| SET PROBLEM |
Copy every line with the string "that" in it.

| RECORD EXCERPTS |
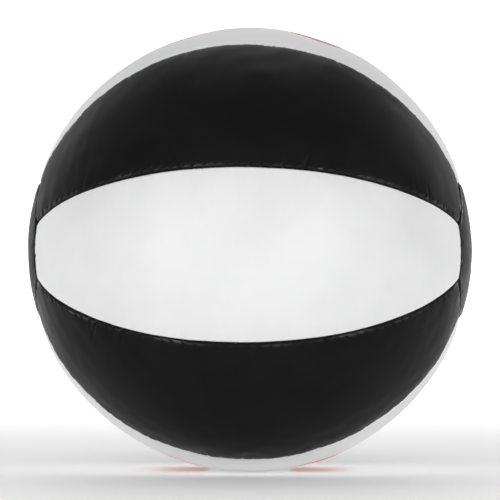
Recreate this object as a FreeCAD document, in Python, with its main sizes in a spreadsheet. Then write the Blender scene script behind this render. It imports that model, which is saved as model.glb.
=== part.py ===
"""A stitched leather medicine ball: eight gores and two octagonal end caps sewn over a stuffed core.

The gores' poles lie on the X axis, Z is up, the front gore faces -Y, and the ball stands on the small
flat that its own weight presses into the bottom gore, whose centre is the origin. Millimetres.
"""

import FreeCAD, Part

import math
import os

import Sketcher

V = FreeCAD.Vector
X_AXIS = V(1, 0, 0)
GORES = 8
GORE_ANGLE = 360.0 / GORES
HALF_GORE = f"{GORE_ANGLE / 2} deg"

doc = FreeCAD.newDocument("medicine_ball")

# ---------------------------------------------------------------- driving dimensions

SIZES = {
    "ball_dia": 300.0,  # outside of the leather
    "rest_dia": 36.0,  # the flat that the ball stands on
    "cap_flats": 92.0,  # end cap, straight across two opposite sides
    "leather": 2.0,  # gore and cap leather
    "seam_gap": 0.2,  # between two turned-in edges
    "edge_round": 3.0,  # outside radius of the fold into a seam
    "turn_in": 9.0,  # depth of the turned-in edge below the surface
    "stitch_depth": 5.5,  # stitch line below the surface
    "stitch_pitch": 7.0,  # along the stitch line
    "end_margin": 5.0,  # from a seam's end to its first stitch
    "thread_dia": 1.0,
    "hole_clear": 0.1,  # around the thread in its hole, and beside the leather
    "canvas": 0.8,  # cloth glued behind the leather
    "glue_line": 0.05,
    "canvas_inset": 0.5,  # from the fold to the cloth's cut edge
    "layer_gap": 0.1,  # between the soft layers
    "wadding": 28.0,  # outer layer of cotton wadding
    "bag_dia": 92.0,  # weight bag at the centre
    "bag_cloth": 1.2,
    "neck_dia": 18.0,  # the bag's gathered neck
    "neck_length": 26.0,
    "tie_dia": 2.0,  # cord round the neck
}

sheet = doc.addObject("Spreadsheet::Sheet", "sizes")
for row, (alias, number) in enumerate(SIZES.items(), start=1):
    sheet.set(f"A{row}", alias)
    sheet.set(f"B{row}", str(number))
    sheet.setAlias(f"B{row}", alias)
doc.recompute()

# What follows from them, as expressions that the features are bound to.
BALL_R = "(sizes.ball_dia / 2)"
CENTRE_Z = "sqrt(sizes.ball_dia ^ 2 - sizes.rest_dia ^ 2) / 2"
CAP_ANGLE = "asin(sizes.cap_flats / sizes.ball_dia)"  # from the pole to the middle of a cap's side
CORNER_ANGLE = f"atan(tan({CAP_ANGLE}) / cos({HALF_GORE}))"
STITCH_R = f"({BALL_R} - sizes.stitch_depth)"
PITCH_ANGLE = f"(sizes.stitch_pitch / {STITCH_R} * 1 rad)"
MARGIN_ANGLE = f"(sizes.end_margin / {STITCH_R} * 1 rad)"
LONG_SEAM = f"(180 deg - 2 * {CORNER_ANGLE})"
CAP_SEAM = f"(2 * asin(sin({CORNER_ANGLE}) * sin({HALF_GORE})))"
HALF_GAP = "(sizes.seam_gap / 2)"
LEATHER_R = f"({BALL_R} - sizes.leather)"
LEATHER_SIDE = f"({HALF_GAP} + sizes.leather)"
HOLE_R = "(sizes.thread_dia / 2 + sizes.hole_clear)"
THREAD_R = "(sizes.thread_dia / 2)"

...

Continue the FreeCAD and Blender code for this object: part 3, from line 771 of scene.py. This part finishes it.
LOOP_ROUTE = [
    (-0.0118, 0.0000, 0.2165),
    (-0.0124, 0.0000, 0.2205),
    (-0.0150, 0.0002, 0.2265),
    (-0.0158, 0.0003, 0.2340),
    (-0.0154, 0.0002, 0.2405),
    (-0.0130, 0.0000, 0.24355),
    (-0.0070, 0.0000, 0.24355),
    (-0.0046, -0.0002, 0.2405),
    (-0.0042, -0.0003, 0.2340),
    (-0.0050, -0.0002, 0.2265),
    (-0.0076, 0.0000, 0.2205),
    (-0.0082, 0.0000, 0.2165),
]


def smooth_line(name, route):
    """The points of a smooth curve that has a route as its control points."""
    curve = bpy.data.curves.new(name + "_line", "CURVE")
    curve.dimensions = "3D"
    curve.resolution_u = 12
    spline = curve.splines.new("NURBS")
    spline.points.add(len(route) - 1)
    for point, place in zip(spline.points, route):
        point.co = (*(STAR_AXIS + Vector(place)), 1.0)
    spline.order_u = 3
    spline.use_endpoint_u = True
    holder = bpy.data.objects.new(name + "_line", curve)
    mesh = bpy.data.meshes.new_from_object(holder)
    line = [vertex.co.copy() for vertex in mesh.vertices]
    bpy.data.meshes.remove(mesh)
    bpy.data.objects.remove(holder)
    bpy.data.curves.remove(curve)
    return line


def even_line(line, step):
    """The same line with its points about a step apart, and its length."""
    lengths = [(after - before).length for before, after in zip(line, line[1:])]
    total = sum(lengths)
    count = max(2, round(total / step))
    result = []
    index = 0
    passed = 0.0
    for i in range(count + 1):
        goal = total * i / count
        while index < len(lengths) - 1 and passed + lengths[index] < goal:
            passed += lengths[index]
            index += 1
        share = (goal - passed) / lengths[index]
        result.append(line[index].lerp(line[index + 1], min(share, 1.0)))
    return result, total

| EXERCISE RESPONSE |
Recreate this object as a FreeCAD document, in Python, with its main sizes in a spreadsheet. Then write the Blender scene script behind this render. It imports that model, which is saved as model.glb.
flat that its own weight presses into the bottom gore, whose centre is the origin. Millimetres.
    "rest_dia": 36.0,  # the flat that the ball stands on
# What follows from them, as expressions that the features are bound to.
    """The points of a smooth curve that has a route as its control points."""